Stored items

>>

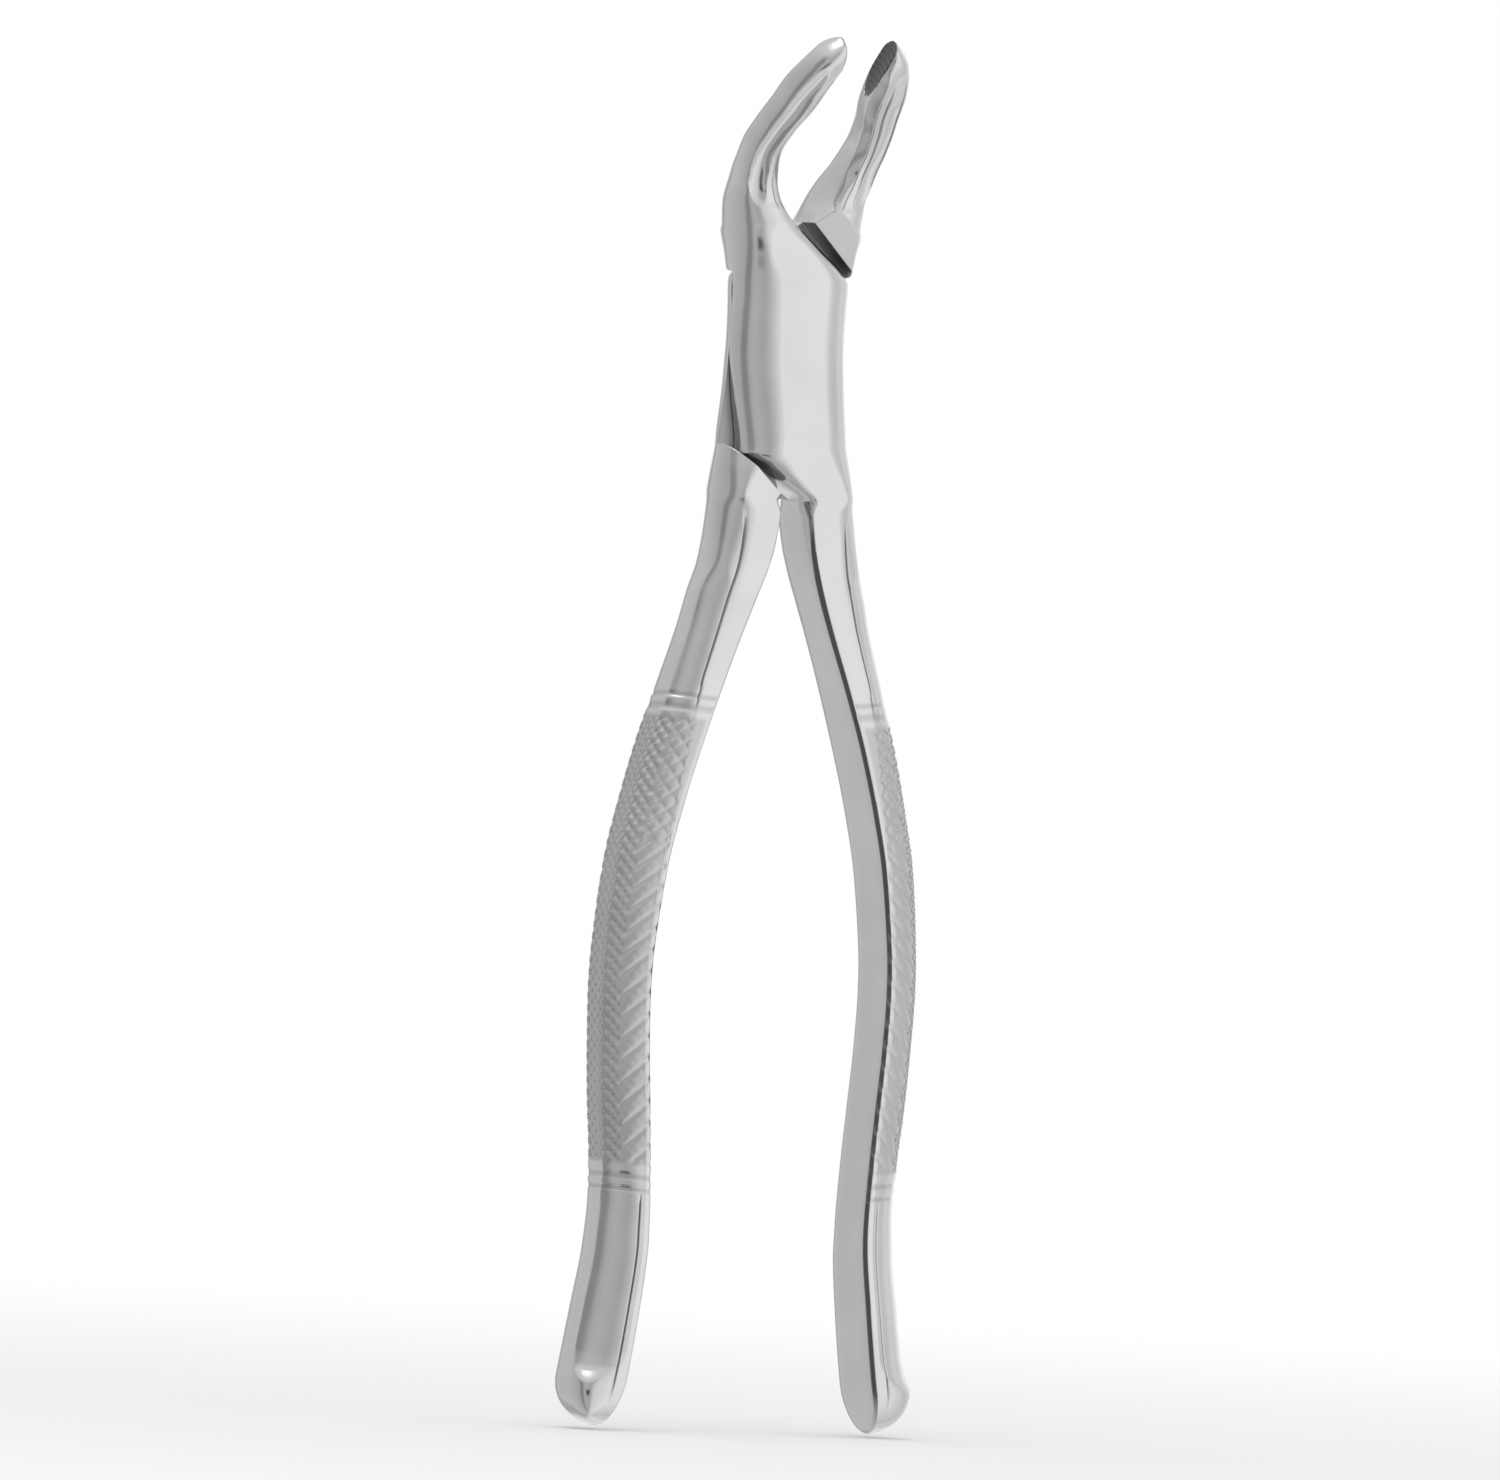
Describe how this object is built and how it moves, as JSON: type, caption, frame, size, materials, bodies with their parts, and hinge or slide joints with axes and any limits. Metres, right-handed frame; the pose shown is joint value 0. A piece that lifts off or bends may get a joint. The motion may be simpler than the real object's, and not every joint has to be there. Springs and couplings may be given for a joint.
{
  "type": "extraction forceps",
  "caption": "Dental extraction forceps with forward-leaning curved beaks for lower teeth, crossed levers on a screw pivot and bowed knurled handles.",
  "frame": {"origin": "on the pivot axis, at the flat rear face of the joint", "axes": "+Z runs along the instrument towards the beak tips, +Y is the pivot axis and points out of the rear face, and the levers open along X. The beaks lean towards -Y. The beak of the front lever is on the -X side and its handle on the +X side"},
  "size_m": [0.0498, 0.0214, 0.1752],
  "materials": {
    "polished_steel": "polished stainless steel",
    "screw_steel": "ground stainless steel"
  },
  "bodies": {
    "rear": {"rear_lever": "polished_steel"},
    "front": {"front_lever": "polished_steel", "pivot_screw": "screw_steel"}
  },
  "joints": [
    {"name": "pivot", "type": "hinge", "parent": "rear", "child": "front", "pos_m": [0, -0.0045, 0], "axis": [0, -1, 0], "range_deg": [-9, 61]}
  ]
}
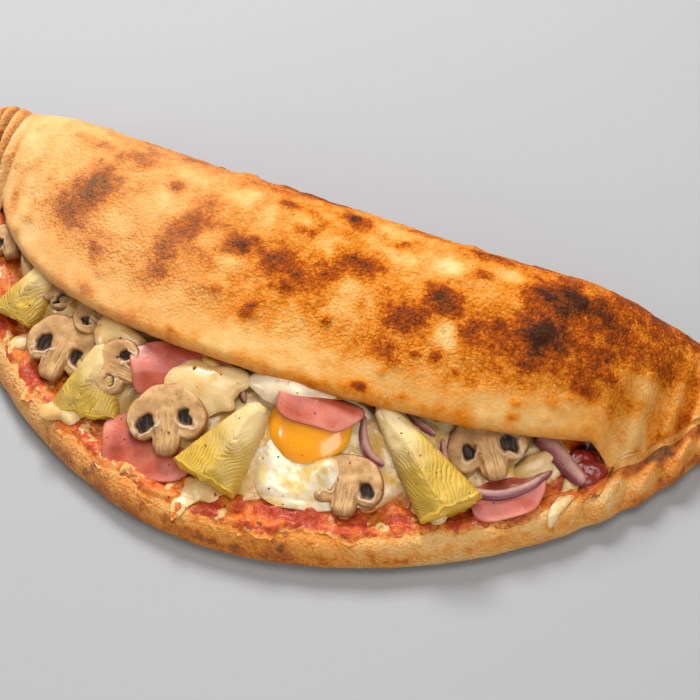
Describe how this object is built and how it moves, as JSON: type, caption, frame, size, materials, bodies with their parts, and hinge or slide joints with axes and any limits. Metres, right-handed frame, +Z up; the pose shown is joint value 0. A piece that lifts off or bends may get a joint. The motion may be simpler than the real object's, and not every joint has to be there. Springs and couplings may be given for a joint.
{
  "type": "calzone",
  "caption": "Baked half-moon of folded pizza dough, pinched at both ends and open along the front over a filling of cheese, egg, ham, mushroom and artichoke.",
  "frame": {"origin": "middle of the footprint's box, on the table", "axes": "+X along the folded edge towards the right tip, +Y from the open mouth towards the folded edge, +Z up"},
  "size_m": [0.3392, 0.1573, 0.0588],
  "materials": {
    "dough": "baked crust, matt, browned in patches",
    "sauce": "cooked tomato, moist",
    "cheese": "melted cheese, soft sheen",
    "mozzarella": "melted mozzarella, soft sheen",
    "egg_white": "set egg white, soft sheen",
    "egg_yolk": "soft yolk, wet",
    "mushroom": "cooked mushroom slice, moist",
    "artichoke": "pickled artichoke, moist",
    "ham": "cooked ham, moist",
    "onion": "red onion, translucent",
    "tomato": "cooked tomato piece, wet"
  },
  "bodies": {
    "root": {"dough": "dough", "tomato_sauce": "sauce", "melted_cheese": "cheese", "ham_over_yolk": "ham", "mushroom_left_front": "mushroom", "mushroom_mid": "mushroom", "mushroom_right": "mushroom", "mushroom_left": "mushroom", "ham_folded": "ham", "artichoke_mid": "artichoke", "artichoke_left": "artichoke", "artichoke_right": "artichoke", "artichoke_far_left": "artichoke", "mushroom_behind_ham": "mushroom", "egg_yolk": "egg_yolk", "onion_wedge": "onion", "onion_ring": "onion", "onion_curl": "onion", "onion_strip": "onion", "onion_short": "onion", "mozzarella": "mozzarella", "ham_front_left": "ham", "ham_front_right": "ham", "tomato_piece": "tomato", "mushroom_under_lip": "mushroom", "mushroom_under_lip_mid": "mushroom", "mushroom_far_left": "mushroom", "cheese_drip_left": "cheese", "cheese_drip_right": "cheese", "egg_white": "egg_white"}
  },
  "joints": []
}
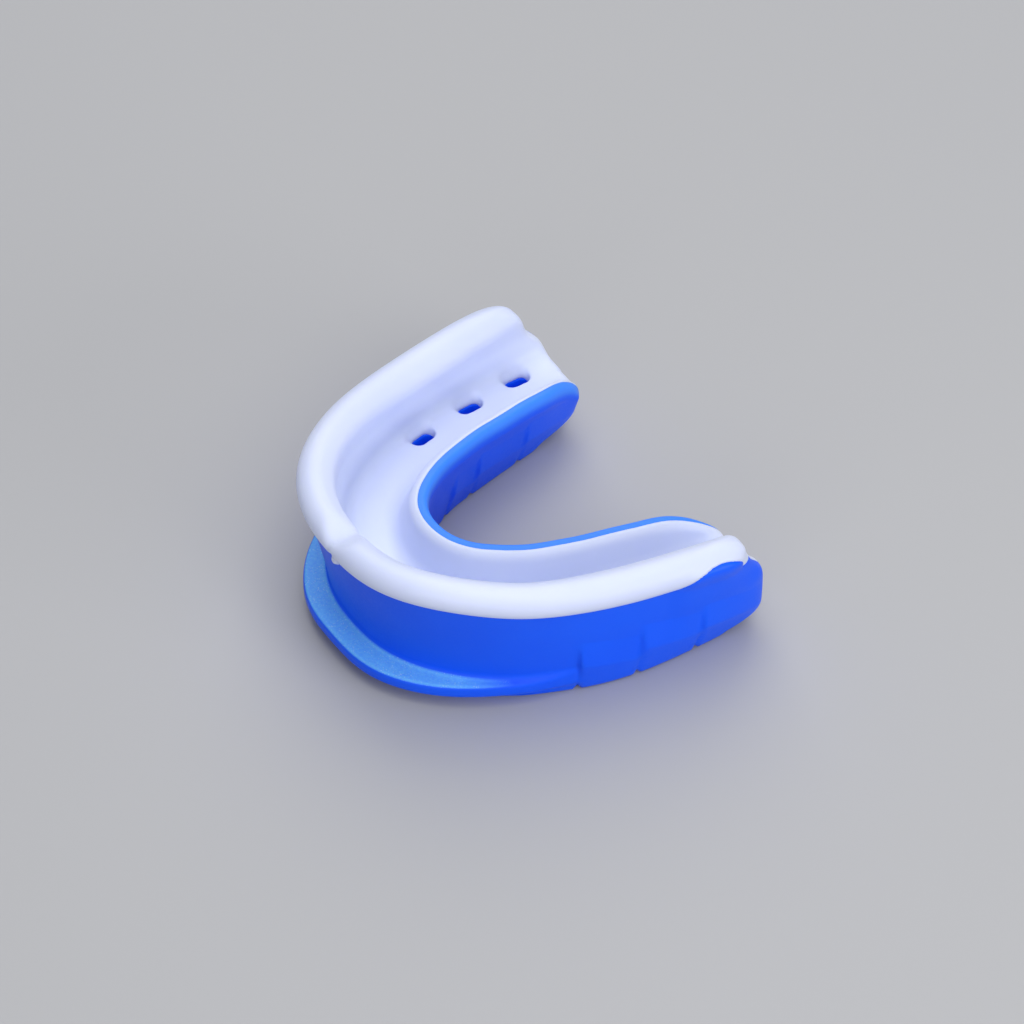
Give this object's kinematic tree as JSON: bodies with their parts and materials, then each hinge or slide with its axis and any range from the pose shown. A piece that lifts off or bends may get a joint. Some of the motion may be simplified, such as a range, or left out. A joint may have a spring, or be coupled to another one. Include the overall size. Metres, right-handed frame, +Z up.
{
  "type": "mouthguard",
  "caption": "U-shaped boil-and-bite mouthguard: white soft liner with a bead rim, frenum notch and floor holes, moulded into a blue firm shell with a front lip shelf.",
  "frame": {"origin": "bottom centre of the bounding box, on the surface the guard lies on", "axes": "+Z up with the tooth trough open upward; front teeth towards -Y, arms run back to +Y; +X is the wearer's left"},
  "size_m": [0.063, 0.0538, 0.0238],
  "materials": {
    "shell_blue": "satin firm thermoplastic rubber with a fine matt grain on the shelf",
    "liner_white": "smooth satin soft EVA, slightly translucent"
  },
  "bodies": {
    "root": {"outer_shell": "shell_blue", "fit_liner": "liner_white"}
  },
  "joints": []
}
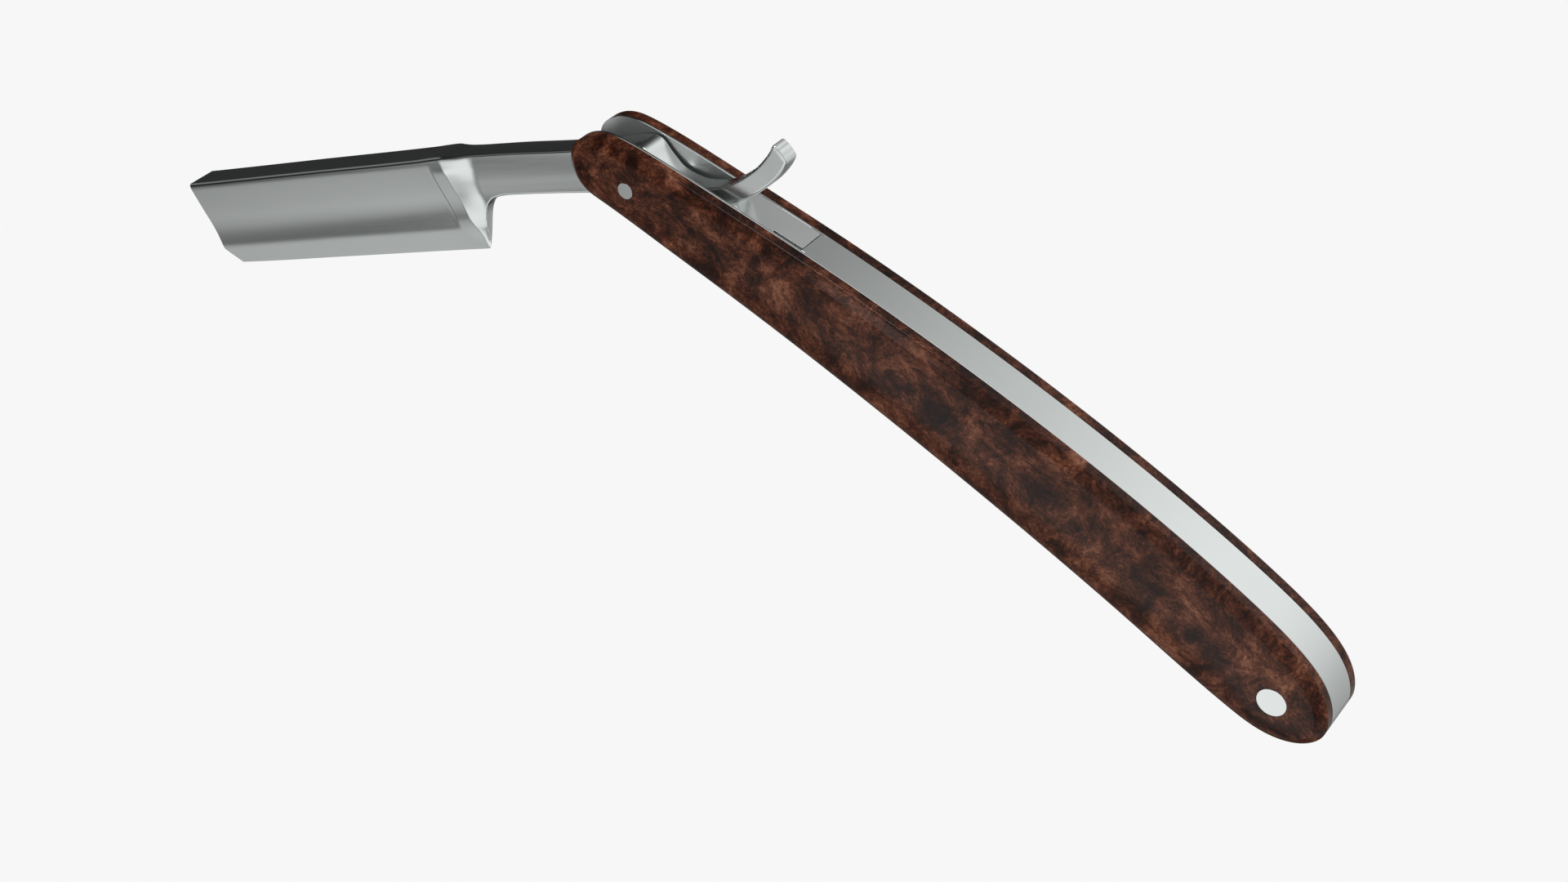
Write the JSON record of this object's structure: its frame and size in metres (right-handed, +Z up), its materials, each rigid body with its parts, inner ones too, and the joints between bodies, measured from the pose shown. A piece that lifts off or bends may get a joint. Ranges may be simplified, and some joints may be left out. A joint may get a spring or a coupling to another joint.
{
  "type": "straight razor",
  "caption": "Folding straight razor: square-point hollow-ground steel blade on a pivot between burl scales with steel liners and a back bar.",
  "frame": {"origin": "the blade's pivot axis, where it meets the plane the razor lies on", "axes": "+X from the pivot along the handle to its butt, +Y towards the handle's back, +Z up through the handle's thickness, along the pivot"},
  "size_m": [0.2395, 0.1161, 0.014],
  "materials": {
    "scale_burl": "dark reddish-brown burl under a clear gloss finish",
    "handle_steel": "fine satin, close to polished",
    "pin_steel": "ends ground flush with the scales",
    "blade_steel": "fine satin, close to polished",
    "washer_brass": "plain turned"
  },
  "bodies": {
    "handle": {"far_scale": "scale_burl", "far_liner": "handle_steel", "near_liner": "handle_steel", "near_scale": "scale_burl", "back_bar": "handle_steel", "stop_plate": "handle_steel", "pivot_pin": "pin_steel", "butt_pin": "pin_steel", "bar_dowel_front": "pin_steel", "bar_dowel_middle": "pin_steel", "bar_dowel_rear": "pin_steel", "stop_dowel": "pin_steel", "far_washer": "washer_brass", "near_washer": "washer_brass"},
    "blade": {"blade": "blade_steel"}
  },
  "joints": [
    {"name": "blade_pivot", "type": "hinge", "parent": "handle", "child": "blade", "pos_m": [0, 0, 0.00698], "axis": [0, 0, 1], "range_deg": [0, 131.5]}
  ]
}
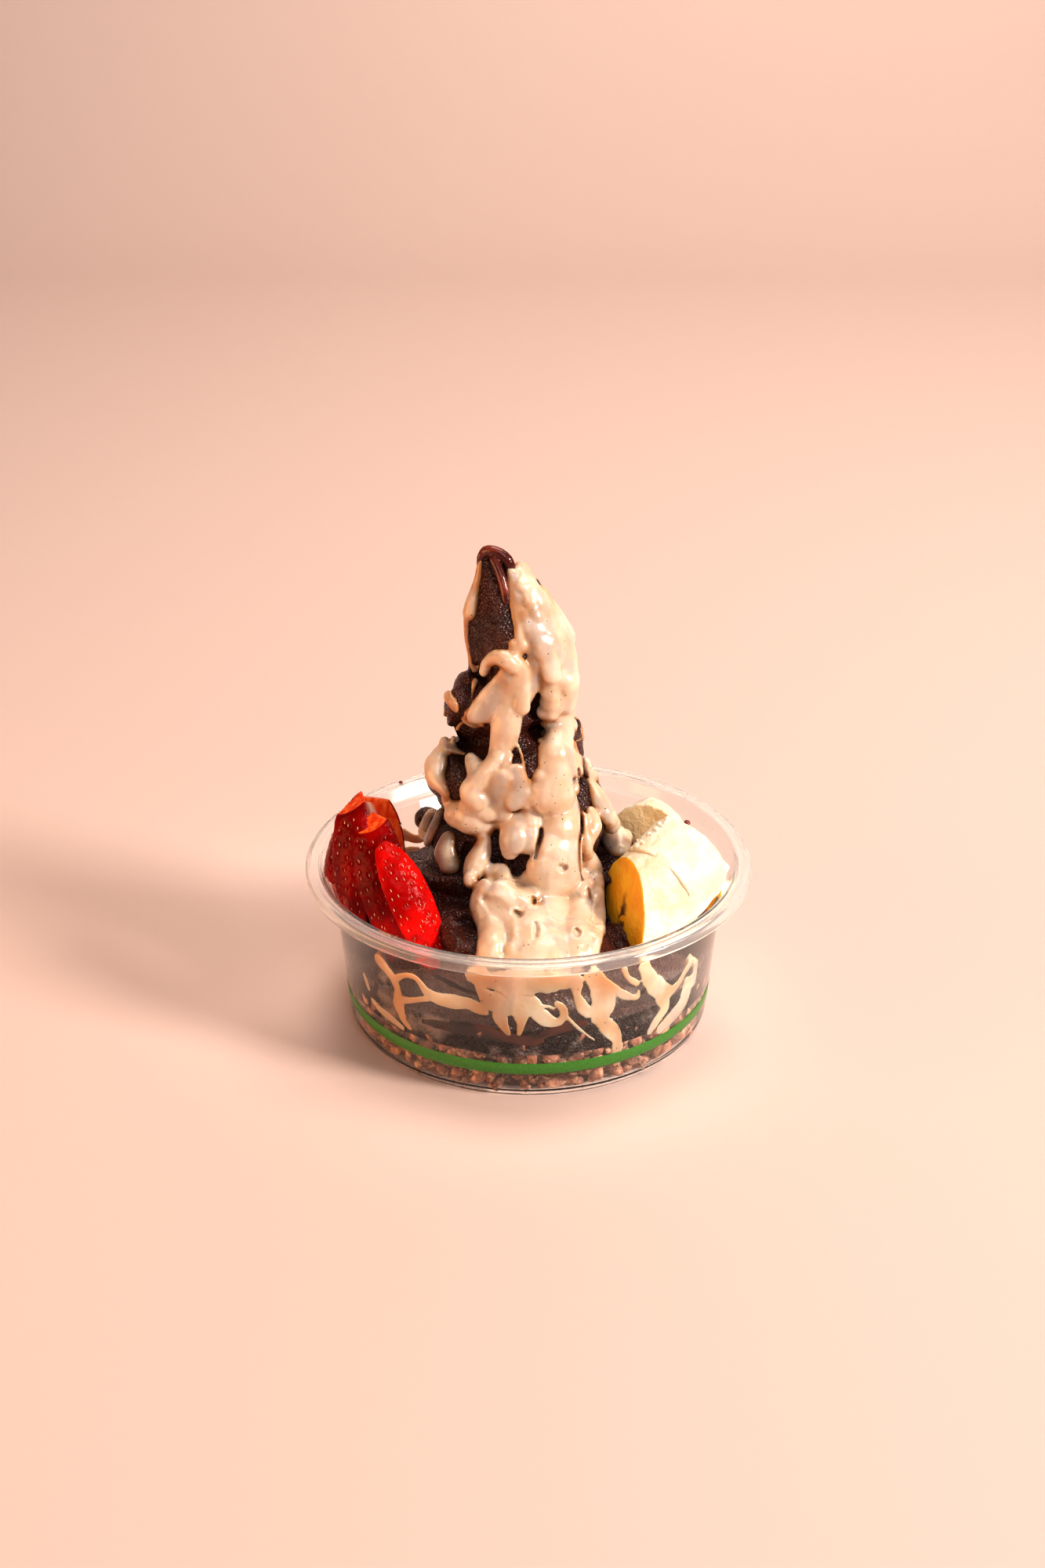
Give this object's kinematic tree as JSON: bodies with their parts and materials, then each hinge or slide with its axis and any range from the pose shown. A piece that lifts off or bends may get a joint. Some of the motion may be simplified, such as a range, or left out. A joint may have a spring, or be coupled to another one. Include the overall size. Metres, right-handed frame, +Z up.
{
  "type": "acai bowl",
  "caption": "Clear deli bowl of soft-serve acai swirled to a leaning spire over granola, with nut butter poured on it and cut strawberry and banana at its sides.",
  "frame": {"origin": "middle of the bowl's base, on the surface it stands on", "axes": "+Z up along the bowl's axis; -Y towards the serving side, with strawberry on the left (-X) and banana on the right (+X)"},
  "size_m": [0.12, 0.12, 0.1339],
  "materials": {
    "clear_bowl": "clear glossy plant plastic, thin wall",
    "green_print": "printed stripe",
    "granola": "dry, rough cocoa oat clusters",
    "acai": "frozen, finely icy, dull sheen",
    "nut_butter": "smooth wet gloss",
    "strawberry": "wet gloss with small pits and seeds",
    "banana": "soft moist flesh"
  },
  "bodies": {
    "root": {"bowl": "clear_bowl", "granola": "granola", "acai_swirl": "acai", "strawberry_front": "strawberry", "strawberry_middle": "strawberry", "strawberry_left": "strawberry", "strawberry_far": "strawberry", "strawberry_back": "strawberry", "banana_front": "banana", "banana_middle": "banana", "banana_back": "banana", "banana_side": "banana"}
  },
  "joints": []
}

<<

Give the count of lines holding the word "limits" and nothing more.

2